[Modeling code records]
-=-=-
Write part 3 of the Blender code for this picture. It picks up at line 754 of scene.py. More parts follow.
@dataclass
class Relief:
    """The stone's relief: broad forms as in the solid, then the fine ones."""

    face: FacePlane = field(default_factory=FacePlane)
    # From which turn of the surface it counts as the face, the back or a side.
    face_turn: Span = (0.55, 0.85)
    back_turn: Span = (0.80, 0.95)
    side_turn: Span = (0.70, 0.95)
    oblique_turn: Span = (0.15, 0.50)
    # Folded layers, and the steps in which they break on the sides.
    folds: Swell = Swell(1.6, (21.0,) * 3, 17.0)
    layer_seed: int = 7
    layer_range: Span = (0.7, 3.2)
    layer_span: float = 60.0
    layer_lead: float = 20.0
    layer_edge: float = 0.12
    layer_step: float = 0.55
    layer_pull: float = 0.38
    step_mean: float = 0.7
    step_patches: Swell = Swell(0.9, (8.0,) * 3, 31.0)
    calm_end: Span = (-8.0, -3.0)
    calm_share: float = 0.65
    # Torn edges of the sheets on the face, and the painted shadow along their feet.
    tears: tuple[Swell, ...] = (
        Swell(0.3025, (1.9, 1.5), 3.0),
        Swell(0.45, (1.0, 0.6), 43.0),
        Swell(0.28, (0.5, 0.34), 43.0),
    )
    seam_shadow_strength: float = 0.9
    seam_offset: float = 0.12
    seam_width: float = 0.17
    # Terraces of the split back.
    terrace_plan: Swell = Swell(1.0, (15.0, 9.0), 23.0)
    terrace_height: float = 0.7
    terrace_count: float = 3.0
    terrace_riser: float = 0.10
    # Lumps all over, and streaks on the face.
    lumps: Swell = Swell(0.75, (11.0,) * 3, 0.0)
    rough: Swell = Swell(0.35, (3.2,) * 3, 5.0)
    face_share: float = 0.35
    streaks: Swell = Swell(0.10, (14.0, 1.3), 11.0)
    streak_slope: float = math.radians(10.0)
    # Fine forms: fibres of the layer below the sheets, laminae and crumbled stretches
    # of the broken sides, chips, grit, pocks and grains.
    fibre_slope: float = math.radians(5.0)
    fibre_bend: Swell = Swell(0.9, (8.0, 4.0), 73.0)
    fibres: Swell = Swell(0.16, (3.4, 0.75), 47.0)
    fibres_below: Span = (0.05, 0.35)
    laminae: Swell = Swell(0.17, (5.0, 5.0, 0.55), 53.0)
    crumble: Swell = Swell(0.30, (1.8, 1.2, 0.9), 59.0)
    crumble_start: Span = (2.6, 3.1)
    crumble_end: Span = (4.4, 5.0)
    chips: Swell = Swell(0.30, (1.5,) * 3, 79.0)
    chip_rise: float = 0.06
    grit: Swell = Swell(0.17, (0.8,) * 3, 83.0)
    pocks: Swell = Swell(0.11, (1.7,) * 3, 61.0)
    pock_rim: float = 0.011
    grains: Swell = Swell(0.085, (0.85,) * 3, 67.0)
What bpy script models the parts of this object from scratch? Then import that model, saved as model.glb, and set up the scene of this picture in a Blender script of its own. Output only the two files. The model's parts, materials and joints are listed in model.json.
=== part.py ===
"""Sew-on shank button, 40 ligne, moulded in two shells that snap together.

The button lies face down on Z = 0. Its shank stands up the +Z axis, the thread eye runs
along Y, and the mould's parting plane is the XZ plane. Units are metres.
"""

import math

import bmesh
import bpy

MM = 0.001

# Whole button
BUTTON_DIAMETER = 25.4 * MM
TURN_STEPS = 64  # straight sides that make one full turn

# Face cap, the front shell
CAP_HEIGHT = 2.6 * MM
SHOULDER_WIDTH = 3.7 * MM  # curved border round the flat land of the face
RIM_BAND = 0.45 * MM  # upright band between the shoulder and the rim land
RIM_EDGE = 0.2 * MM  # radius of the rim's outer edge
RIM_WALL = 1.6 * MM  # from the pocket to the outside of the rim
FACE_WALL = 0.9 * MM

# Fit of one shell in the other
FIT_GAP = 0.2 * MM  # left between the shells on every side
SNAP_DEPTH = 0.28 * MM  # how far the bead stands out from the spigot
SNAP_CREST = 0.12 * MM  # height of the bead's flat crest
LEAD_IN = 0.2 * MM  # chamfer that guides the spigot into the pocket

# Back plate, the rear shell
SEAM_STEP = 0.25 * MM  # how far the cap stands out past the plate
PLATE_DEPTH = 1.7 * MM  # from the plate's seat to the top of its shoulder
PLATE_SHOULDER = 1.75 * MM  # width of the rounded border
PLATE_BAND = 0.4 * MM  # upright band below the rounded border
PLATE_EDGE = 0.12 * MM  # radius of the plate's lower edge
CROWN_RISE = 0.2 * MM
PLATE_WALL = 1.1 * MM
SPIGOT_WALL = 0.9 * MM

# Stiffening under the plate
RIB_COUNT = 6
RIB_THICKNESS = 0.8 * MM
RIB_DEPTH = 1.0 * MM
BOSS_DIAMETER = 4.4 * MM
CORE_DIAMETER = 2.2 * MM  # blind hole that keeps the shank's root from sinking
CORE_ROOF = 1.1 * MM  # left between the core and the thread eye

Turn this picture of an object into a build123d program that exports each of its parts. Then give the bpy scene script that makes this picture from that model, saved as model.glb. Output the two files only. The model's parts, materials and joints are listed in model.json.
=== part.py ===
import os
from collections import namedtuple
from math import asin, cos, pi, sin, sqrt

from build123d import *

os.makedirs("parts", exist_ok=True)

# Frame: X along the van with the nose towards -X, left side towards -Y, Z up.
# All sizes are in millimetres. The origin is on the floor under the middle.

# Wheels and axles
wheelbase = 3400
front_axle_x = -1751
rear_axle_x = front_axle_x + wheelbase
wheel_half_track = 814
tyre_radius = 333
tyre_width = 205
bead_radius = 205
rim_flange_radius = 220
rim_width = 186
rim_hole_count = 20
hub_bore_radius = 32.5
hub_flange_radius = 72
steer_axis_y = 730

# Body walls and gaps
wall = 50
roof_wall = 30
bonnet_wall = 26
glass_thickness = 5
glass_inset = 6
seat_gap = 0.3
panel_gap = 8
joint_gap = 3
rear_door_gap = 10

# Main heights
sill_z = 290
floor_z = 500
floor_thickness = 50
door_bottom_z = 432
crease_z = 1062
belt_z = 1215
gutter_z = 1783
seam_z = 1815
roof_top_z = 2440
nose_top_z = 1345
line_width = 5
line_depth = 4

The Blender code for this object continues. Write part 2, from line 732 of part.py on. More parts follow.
-=-=-
Each line above that includes "script" should be shown.

What bpy script models the parts of this object from scratch? Then import that model, saved as model.glb, and set up the scene of this picture in a Blender script of its own. Output only the two files. The model's parts, materials and joints are listed in model.json.
Turn this picture of an object into a build123d program that exports each of its parts. Then give the bpy scene script that makes this picture from that model, saved as model.glb. Output the two files only. The model's parts, materials and joints are listed in model.json.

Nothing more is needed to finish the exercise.